## Data excerpt
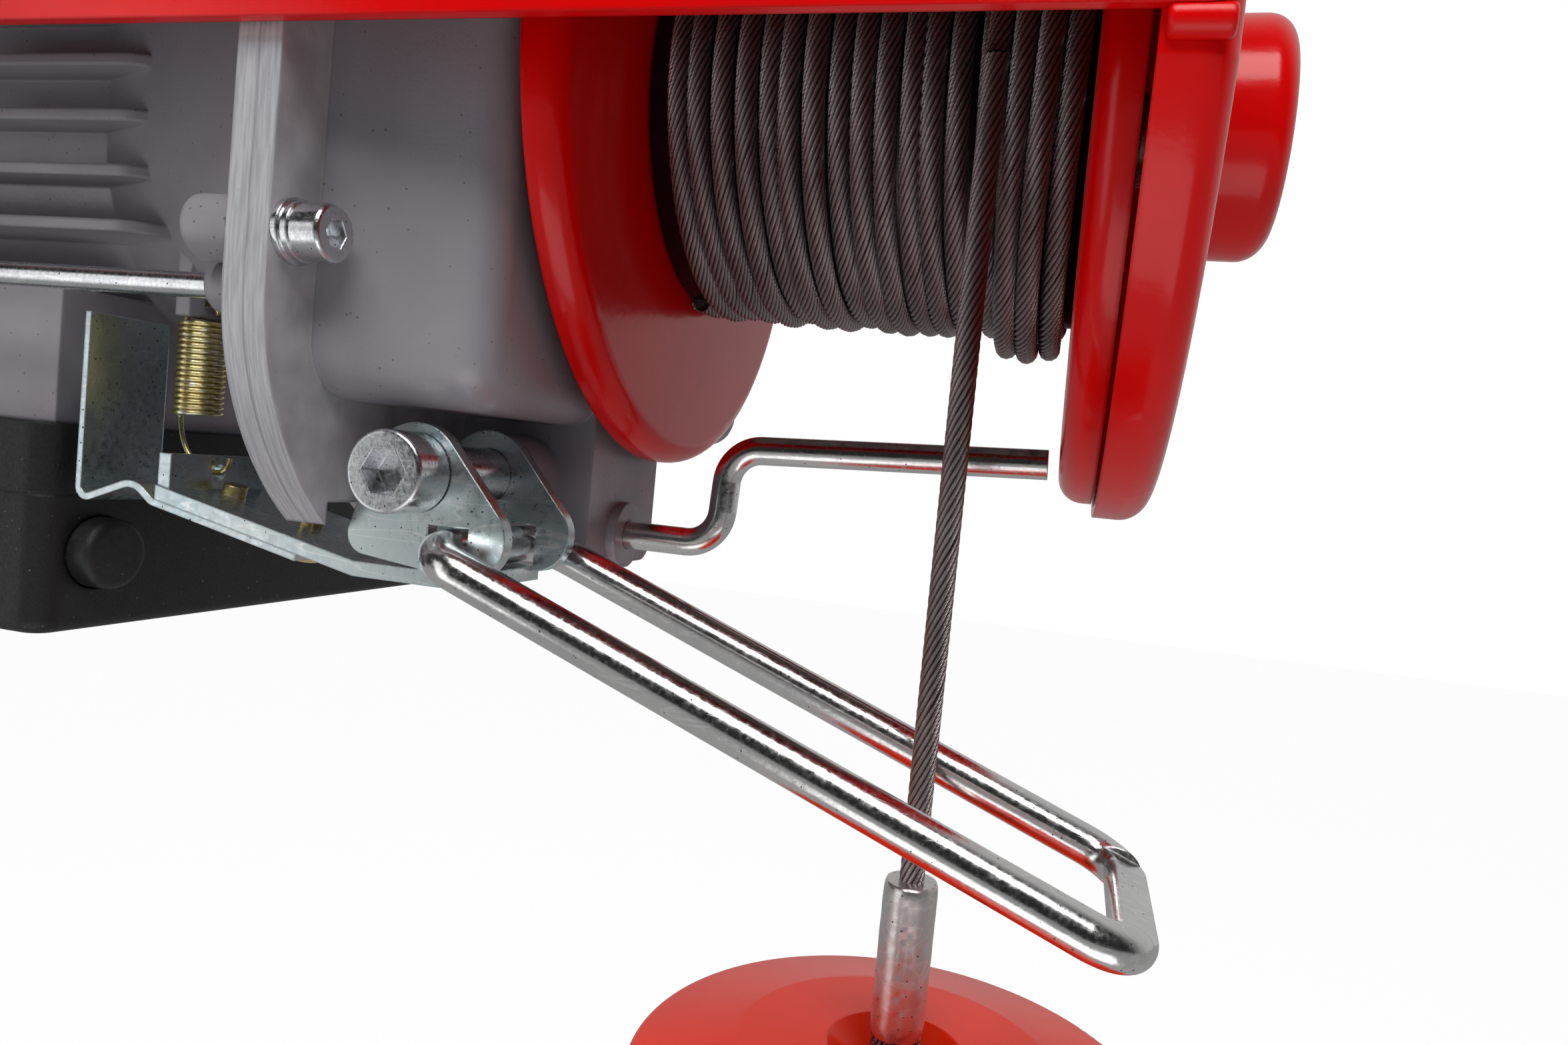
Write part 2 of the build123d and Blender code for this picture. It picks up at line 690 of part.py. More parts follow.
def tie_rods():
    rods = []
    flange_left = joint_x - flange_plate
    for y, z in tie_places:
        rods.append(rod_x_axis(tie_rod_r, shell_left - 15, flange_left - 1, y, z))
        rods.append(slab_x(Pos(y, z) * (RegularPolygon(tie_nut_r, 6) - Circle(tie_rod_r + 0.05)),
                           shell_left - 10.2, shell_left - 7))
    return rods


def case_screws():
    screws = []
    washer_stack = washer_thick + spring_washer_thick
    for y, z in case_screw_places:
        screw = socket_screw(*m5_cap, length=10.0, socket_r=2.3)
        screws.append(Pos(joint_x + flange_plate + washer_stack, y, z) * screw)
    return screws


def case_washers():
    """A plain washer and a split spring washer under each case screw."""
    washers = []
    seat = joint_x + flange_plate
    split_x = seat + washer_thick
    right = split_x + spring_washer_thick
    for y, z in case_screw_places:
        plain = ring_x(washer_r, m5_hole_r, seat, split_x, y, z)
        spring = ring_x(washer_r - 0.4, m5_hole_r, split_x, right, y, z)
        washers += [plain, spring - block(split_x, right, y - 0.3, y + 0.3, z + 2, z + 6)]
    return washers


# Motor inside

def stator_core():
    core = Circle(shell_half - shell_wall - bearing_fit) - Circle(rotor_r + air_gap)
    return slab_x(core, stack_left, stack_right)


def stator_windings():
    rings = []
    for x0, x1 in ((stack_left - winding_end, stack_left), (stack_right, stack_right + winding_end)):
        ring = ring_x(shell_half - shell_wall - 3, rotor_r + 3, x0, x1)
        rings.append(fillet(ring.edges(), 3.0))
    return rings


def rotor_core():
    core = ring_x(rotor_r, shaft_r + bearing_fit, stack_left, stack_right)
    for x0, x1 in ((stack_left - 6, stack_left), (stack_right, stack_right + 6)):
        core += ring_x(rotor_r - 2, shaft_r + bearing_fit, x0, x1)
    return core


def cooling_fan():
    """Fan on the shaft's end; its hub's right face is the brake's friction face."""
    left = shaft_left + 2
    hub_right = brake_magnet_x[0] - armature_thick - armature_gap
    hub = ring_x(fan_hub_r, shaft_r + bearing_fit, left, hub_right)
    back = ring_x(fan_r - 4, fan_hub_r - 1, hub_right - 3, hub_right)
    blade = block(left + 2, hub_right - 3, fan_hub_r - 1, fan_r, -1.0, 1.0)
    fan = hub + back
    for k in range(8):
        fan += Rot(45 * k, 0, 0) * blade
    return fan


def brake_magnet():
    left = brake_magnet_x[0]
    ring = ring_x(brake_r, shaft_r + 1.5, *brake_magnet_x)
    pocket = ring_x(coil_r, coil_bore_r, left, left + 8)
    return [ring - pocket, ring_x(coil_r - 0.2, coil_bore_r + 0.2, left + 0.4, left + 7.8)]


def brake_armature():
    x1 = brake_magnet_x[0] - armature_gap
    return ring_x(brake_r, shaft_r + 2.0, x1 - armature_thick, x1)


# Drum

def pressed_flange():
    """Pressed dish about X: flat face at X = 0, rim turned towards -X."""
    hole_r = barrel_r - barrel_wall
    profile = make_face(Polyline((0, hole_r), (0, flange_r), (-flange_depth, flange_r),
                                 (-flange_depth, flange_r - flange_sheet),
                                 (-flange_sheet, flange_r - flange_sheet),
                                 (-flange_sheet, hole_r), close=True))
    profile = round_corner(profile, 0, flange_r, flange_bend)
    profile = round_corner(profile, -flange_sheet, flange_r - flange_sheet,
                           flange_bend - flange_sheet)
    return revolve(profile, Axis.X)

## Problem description
Using the data above, output each line exactly.

## Exercise result
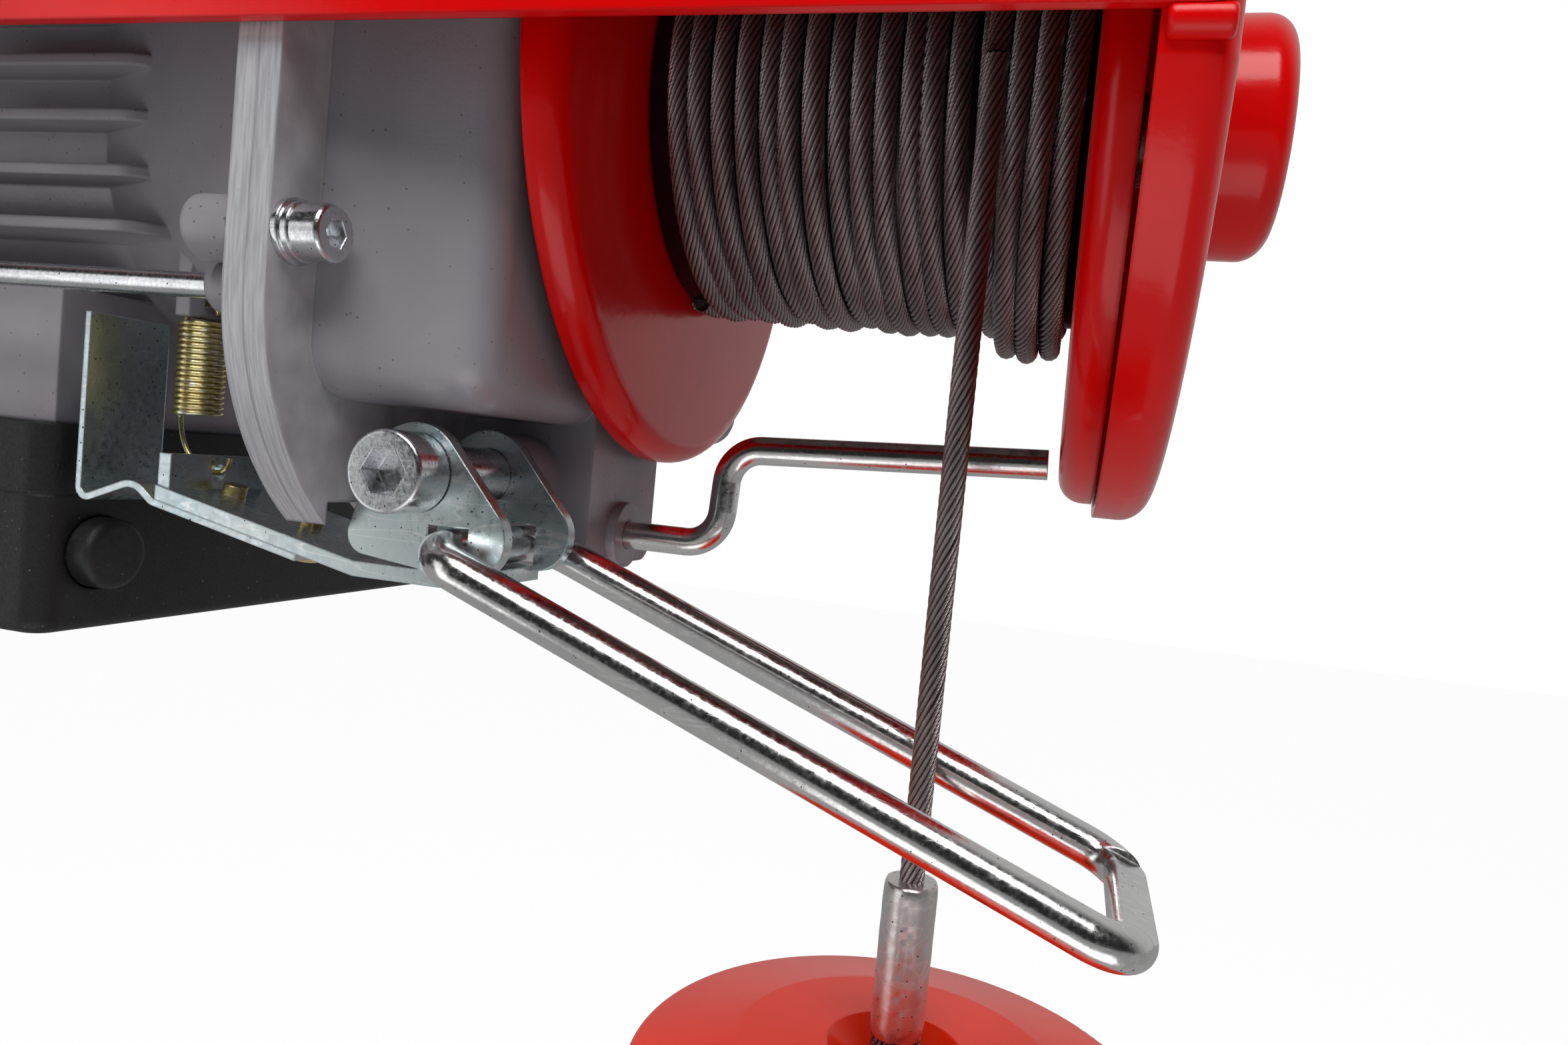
Write part 2 of the build123d and Blender code for this picture. It picks up at line 690 of part.py. More parts follow.
def tie_rods():
    rods = []
    flange_left = joint_x - flange_plate
    for y, z in tie_places:
        rods.append(rod_x_axis(tie_rod_r, shell_left - 15, flange_left - 1, y, z))
        rods.append(slab_x(Pos(y, z) * (RegularPolygon(tie_nut_r, 6) - Circle(tie_rod_r + 0.05)),
                           shell_left - 10.2, shell_left - 7))
    return rods


def case_screws():
    screws = []
    washer_stack = washer_thick + spring_washer_thick
    for y, z in case_screw_places:
        screw = socket_screw(*m5_cap, length=10.0, socket_r=2.3)
        screws.append(Pos(joint_x + flange_plate + washer_stack, y, z) * screw)
    return screws


def case_washers():
    """A plain washer and a split spring washer under each case screw."""
    washers = []
    seat = joint_x + flange_plate
    split_x = seat + washer_thick
    right = split_x + spring_washer_thick
    for y, z in case_screw_places:
        plain = ring_x(washer_r, m5_hole_r, seat, split_x, y, z)
        spring = ring_x(washer_r - 0.4, m5_hole_r, split_x, right, y, z)
        washers += [plain, spring - block(split_x, right, y - 0.3, y + 0.3, z + 2, z + 6)]
    return washers


# Motor inside

def stator_core():
    core = Circle(shell_half - shell_wall - bearing_fit) - Circle(rotor_r + air_gap)
    return slab_x(core, stack_left, stack_right)


def stator_windings():
    rings = []
    for x0, x1 in ((stack_left - winding_end, stack_left), (stack_right, stack_right + winding_end)):
        ring = ring_x(shell_half - shell_wall - 3, rotor_r + 3, x0, x1)
        rings.append(fillet(ring.edges(), 3.0))
    return rings


def rotor_core():
    core = ring_x(rotor_r, shaft_r + bearing_fit, stack_left, stack_right)
    for x0, x1 in ((stack_left - 6, stack_left), (stack_right, stack_right + 6)):
        core += ring_x(rotor_r - 2, shaft_r + bearing_fit, x0, x1)
    return core


def cooling_fan():
    """Fan on the shaft's end; its hub's right face is the brake's friction face."""
    left = shaft_left + 2
    hub_right = brake_magnet_x[0] - armature_thick - armature_gap
    hub = ring_x(fan_hub_r, shaft_r + bearing_fit, left, hub_right)
    back = ring_x(fan_r - 4, fan_hub_r - 1, hub_right - 3, hub_right)
    blade = block(left + 2, hub_right - 3, fan_hub_r - 1, fan_r, -1.0, 1.0)
    fan = hub + back
    for k in range(8):
        fan += Rot(45 * k, 0, 0) * blade
    return fan


def brake_magnet():
    left = brake_magnet_x[0]
    ring = ring_x(brake_r, shaft_r + 1.5, *brake_magnet_x)
    pocket = ring_x(coil_r, coil_bore_r, left, left + 8)
    return [ring - pocket, ring_x(coil_r - 0.2, coil_bore_r + 0.2, left + 0.4, left + 7.8)]


def brake_armature():
    x1 = brake_magnet_x[0] - armature_gap
    return ring_x(brake_r, shaft_r + 2.0, x1 - armature_thick, x1)


# Drum

def pressed_flange():
    """Pressed dish about X: flat face at X = 0, rim turned towards -X."""
    hole_r = barrel_r - barrel_wall
    profile = make_face(Polyline((0, hole_r), (0, flange_r), (-flange_depth, flange_r),
                                 (-flange_depth, flange_r - flange_sheet),
                                 (-flange_sheet, flange_r - flange_sheet),
                                 (-flange_sheet, hole_r), close=True))
    profile = round_corner(profile, 0, flange_r, flange_bend)
    profile = round_corner(profile, -flange_sheet, flange_r - flange_sheet,
                           flange_bend - flange_sheet)
    return revolve(profile, Axis.X)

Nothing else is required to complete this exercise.